Mini-FAQ: Common Concerns
Q: How do I know if a gap is too small to build a business?
A: Estimate the total addressable market by multiplying the number of potential customers by the average revenue per customer. If the result is less than your minimum viable revenue, the gap may be a side project rather than a business. However, remember that small gaps can grow as the market expands; reassess every six months.
Q: What if I find a gap but have no expertise in that industry?
A: Lack of domain expertise is a risk but not a barrier. Partner with someone who has industry knowledge, or plan a longer learning phase. Consider starting with a service-based offering (e.g., consulting) to build understanding before building a product. Many successful companies were founded by outsiders who brought fresh perspectives.
Q: How do I protect my gap idea from being copied?
A: Speed and customer intimacy are your best defenses. Execute faster than potential competitors and build deep relationships with early users. Their feedback will help you iterate ahead of copycats. Also, consider patents or trade secrets for truly novel approaches, but do not rely on them as your primary moat.
Q: Should I always pursue the biggest gap I find?
A: Not necessarily. The biggest gap often attracts the most competition. Sometimes a smaller, more defensible gap offers a better risk-reward profile. Evaluate based on your resources, risk tolerance, and ability to execute. A gap you can dominate is better than a large gap where you are a minor player.
This checklist and FAQ provide a quick reference for your gap-spotting practice. Use them to stay disciplined and avoid common pitfalls.
Your Next Move: From Insight to Action
The hidden 3 AM advantage is not about working late—it is about seeing what others overlook when they are distracted by the obvious. This guide has walked you through the why, the frameworks, the process, and the pitfalls of catching market entry gaps before they grow. Now, the responsibility shifts to you. The difference between those who succeed and those who merely read is action.
Start Small, Start Now
You do not need to overhaul your entire strategy overnight. Begin with one hour this week: define your search perimeter, set up a simple scanning routine, and list three potential gaps. Then, next week, conduct five customer conversations. The goal is to build momentum, not perfection. Each small step generates data that refines your direction. Remember, the most successful gap-spotters are not geniuses—they are consistent practitioners who keep looking even when nothing obvious appears.
Embrace the Iterative Nature
Gap-spotting is not a one-time event. Markets shift, new needs emerge, and yesterday's gap becomes today's crowded space. The discipline of continuous scanning and testing ensures that you always have a pipeline of opportunities. When one gap matures, you move to the next. This iterative approach turns market dynamics from a threat into a renewable resource. Over time, you build a portfolio of ventures or features that compound your advantage.

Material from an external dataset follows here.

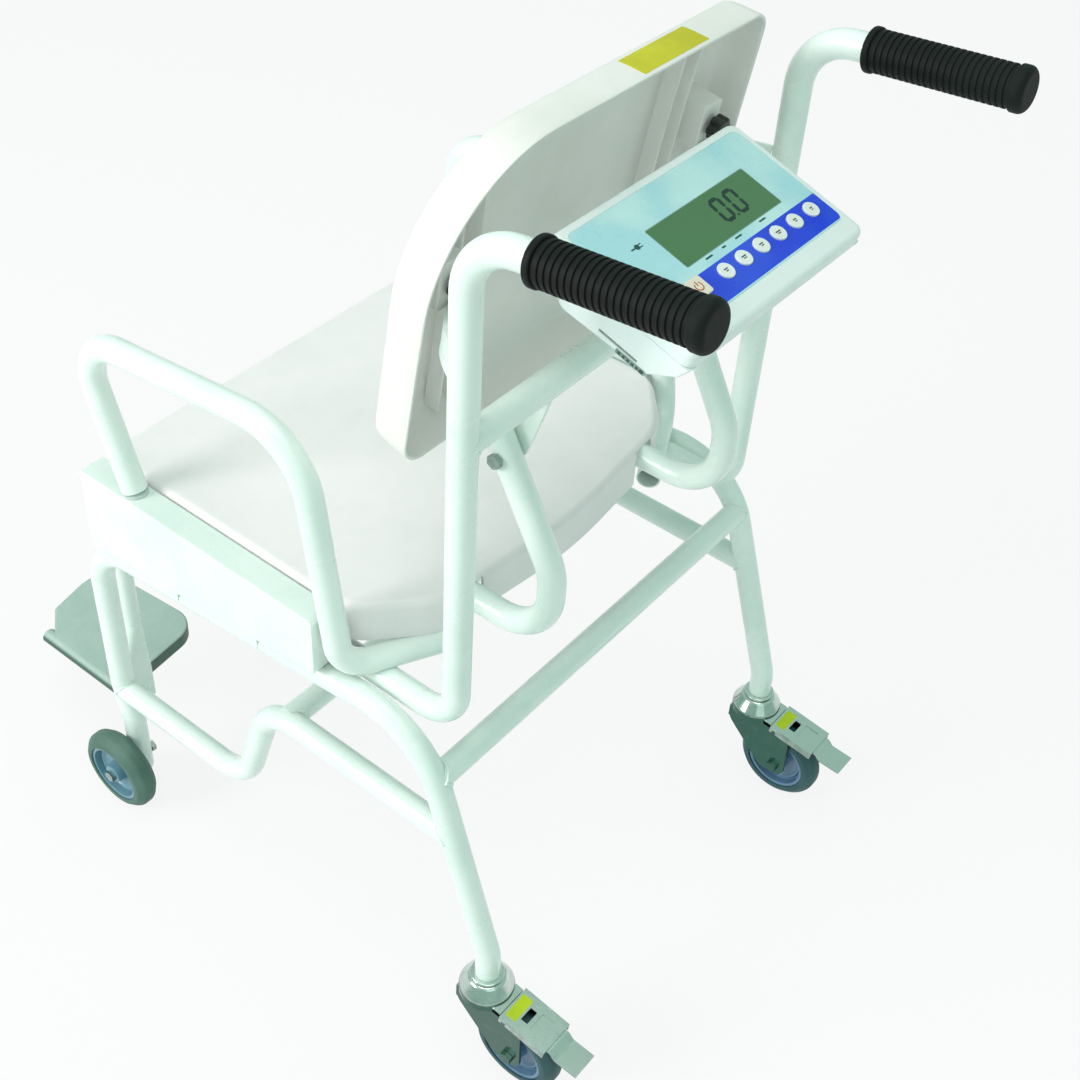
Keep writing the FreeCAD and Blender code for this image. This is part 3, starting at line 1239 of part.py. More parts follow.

Finally, share what you find. Teach your team or peers the frameworks in this guide. The act of teaching clarifies your own understanding and creates a culture of opportunity-seeking. As more people in your organization learn to spot gaps, the collective intelligence grows. That is the true hidden advantage: not a single insight, but a system for generating insights repeatedly.
Now, go look where others are not looking. The gap you find today could become the foundation of your next success.